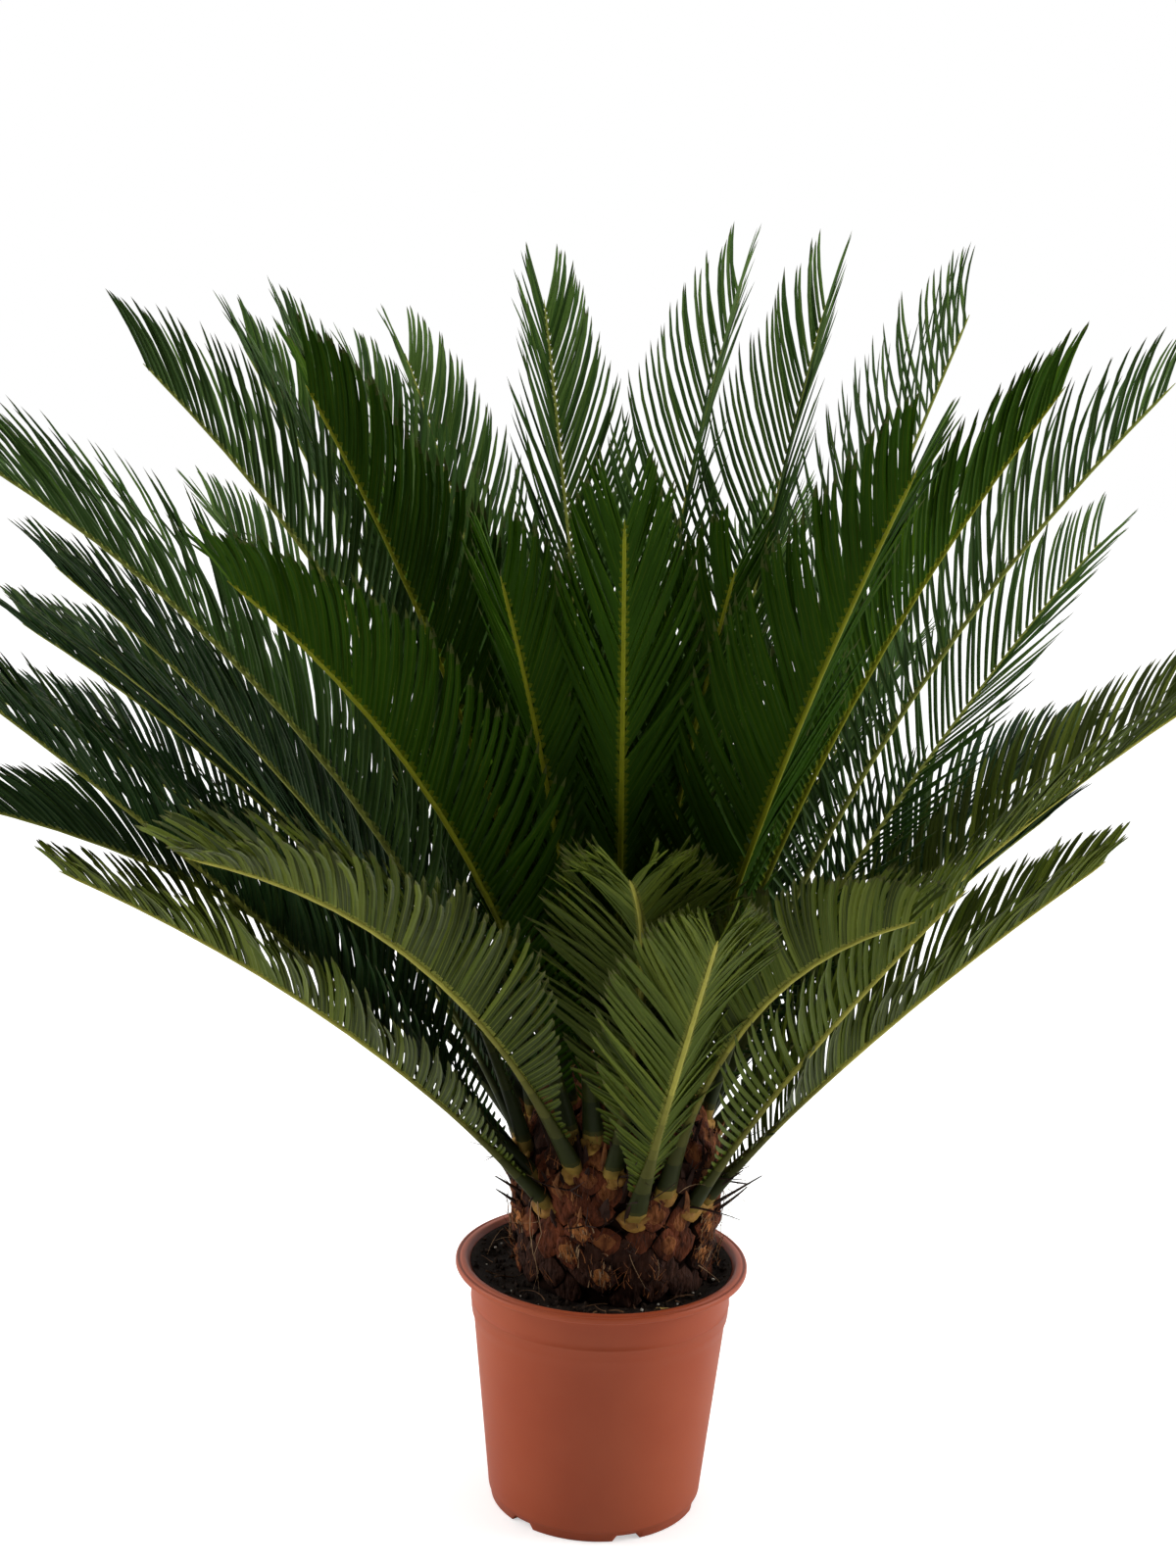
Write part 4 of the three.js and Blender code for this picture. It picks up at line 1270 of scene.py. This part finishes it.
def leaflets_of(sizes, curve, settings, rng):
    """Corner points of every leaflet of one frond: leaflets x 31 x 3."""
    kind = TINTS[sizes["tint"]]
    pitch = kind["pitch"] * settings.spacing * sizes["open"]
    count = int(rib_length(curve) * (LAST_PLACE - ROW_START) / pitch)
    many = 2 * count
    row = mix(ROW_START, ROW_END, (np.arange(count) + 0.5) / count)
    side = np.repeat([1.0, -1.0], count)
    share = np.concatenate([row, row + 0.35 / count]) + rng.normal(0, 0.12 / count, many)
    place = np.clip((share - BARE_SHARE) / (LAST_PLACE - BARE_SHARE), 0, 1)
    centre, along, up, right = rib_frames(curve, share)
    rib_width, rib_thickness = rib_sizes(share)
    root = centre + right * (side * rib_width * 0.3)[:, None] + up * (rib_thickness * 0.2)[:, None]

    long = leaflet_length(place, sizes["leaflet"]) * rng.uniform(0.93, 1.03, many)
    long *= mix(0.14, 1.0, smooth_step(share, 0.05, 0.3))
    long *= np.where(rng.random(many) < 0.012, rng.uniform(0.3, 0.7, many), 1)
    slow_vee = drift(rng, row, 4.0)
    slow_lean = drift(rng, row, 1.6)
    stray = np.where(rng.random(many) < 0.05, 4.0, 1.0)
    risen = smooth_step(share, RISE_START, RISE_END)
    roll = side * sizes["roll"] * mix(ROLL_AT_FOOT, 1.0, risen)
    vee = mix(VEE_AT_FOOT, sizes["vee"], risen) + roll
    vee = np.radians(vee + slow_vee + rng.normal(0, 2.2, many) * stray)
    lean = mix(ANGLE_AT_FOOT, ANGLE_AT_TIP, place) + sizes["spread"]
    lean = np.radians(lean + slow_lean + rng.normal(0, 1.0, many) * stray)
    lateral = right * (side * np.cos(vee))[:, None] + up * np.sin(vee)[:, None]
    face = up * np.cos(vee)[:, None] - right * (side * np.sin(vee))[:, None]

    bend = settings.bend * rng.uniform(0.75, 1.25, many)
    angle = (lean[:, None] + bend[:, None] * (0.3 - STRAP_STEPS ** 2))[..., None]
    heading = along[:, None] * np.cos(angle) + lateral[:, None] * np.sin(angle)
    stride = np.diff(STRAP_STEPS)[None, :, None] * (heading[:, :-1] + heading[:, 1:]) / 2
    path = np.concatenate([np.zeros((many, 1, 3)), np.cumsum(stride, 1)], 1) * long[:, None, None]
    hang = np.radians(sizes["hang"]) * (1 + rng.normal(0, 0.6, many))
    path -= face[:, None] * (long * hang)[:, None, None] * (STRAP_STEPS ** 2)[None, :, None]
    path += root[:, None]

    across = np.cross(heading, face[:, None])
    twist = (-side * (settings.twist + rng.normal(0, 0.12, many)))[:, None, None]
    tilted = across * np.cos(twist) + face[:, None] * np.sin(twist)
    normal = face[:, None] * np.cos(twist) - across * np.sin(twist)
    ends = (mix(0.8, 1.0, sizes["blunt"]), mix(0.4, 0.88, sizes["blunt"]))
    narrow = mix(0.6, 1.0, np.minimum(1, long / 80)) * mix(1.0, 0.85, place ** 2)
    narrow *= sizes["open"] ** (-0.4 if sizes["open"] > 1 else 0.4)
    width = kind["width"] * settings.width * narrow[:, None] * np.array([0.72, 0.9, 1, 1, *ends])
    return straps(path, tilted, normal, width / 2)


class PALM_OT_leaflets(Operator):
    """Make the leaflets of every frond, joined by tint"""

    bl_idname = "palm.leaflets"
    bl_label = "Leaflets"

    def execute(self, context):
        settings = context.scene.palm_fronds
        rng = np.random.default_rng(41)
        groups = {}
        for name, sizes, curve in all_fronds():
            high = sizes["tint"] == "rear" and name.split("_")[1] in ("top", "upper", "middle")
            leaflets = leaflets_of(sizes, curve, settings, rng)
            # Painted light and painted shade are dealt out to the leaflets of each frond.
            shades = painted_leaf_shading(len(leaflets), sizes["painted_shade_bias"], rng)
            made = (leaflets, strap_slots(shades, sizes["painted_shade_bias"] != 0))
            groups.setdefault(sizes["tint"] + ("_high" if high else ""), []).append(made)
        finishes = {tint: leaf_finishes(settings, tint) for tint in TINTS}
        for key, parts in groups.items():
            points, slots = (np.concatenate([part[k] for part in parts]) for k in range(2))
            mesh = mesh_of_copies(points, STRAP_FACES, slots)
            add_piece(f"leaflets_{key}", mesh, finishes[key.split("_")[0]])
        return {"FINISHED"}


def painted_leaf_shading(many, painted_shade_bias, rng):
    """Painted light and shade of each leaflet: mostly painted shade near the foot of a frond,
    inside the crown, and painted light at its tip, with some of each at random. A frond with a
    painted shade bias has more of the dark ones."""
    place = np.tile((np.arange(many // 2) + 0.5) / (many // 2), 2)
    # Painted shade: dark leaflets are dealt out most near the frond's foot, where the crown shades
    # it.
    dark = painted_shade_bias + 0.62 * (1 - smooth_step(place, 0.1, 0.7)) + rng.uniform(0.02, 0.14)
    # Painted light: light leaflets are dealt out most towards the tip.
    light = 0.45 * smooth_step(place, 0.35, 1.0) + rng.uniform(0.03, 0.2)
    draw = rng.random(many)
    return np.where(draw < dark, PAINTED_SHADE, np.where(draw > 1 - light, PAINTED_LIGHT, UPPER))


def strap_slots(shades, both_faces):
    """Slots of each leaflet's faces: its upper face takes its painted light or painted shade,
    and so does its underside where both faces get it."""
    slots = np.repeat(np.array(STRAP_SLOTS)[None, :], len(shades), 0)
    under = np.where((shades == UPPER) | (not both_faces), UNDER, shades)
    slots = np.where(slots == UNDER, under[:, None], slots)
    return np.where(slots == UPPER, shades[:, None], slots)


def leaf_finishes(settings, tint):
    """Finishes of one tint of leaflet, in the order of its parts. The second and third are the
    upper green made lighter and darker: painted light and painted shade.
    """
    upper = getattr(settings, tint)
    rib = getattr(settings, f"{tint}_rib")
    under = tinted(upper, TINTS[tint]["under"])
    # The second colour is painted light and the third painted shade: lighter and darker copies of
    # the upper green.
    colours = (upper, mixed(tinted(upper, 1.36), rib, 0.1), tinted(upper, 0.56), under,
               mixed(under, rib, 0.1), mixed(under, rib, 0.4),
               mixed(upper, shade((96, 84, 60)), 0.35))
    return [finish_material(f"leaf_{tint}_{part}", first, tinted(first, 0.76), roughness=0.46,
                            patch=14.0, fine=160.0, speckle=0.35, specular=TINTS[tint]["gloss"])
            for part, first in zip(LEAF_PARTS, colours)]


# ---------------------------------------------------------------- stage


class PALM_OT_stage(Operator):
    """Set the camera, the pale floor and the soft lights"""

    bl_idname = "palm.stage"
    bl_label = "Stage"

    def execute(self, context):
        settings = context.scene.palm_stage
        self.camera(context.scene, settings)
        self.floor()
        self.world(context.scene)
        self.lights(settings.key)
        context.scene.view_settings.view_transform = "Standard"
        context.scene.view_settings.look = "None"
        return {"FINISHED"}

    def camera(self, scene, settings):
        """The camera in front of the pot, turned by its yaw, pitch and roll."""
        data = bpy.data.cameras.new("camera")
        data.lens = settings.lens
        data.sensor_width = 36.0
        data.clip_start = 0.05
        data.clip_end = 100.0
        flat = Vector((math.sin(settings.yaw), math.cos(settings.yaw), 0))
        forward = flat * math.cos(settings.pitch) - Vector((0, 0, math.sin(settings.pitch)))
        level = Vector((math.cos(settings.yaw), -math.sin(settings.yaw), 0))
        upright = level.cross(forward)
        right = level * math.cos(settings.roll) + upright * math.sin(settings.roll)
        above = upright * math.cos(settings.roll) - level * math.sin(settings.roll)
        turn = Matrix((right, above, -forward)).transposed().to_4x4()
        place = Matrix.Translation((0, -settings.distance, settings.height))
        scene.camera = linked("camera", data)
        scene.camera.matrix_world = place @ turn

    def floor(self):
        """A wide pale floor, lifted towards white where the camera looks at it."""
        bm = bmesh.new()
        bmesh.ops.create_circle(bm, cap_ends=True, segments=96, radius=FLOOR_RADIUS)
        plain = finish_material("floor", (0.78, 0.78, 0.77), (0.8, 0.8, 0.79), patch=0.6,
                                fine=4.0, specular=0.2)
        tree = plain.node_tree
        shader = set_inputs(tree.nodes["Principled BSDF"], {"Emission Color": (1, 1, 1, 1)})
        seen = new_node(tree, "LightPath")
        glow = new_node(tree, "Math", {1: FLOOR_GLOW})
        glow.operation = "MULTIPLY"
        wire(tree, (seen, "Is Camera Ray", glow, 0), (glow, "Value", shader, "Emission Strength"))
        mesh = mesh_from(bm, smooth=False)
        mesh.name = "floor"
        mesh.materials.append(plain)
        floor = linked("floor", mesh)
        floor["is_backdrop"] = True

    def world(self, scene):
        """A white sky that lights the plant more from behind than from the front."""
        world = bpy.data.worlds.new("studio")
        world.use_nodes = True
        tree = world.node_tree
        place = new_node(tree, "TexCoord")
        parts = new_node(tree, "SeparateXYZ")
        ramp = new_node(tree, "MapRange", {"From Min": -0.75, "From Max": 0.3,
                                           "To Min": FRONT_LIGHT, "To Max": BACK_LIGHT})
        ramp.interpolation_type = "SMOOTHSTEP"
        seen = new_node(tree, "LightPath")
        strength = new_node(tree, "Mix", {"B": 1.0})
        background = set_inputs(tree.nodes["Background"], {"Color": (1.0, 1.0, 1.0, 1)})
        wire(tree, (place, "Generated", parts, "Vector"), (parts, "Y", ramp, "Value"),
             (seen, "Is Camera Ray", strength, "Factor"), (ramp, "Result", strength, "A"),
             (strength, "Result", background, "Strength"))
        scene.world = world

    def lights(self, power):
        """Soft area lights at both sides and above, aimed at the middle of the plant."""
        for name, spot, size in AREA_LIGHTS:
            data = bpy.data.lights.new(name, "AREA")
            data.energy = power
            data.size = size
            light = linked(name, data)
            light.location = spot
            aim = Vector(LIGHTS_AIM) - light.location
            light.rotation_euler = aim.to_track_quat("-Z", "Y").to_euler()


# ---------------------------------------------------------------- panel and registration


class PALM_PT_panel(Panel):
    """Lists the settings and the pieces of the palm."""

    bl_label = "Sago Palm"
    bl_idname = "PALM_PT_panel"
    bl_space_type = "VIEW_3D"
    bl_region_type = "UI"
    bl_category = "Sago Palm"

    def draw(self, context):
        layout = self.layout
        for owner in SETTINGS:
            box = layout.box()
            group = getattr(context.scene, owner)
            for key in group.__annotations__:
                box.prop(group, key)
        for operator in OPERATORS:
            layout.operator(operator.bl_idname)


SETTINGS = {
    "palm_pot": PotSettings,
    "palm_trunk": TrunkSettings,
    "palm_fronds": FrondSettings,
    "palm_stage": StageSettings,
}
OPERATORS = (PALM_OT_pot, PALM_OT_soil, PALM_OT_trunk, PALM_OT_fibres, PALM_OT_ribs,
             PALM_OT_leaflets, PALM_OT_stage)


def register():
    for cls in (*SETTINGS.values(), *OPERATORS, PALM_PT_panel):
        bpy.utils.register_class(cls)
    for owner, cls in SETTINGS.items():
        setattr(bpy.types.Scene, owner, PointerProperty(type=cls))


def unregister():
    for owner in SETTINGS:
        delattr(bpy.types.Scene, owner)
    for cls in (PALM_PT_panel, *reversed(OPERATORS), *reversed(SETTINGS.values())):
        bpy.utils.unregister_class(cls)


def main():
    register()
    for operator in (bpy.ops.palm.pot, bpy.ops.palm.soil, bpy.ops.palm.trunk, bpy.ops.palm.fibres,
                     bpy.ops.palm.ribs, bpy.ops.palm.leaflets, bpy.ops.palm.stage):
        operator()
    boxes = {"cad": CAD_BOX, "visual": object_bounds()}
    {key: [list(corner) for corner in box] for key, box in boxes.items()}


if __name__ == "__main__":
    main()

• **Direction**
Everything from the first line of the data through the line containing "root = centre" should be echoed exactly. Add nothing.

• **Full solution**
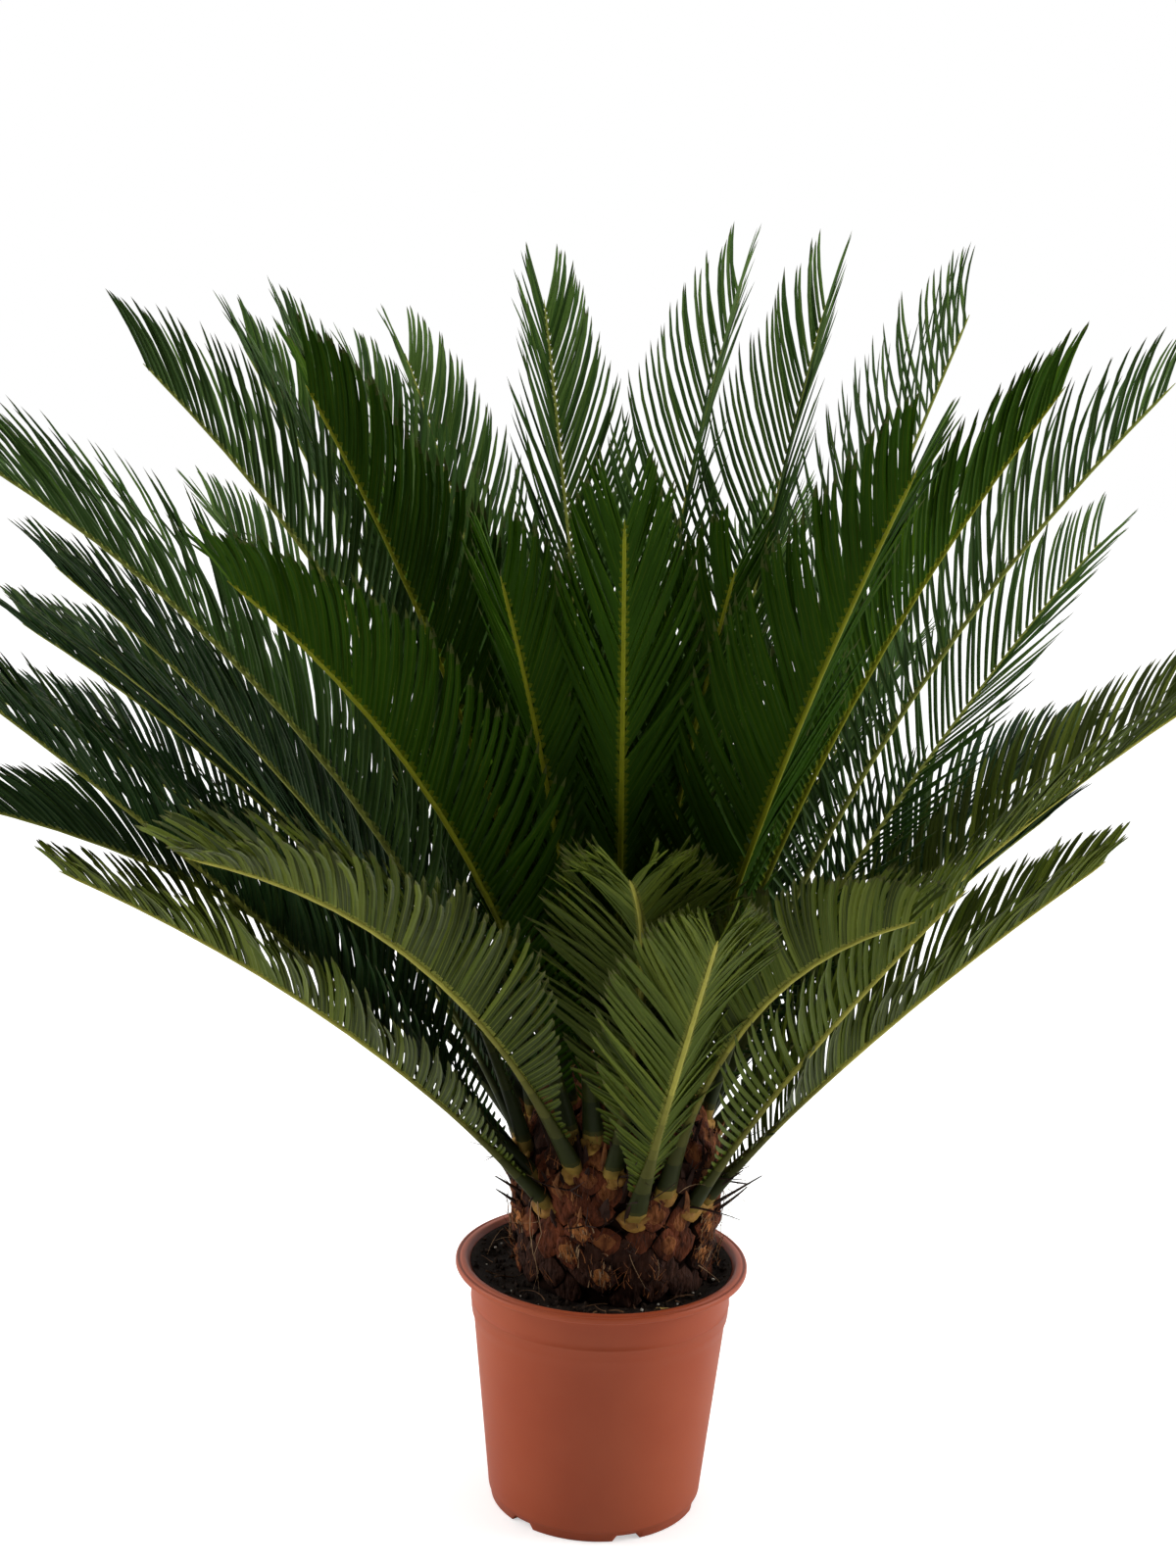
Write part 4 of the three.js and Blender code for this picture. It picks up at line 1270 of scene.py. This part finishes it.
def leaflets_of(sizes, curve, settings, rng):
    """Corner points of every leaflet of one frond: leaflets x 31 x 3."""
    kind = TINTS[sizes["tint"]]
    pitch = kind["pitch"] * settings.spacing * sizes["open"]
    count = int(rib_length(curve) * (LAST_PLACE - ROW_START) / pitch)
    many = 2 * count
    row = mix(ROW_START, ROW_END, (np.arange(count) + 0.5) / count)
    side = np.repeat([1.0, -1.0], count)
    share = np.concatenate([row, row + 0.35 / count]) + rng.normal(0, 0.12 / count, many)
    place = np.clip((share - BARE_SHARE) / (LAST_PLACE - BARE_SHARE), 0, 1)
    centre, along, up, right = rib_frames(curve, share)
    rib_width, rib_thickness = rib_sizes(share)
    root = centre + right * (side * rib_width * 0.3)[:, None] + up * (rib_thickness * 0.2)[:, None]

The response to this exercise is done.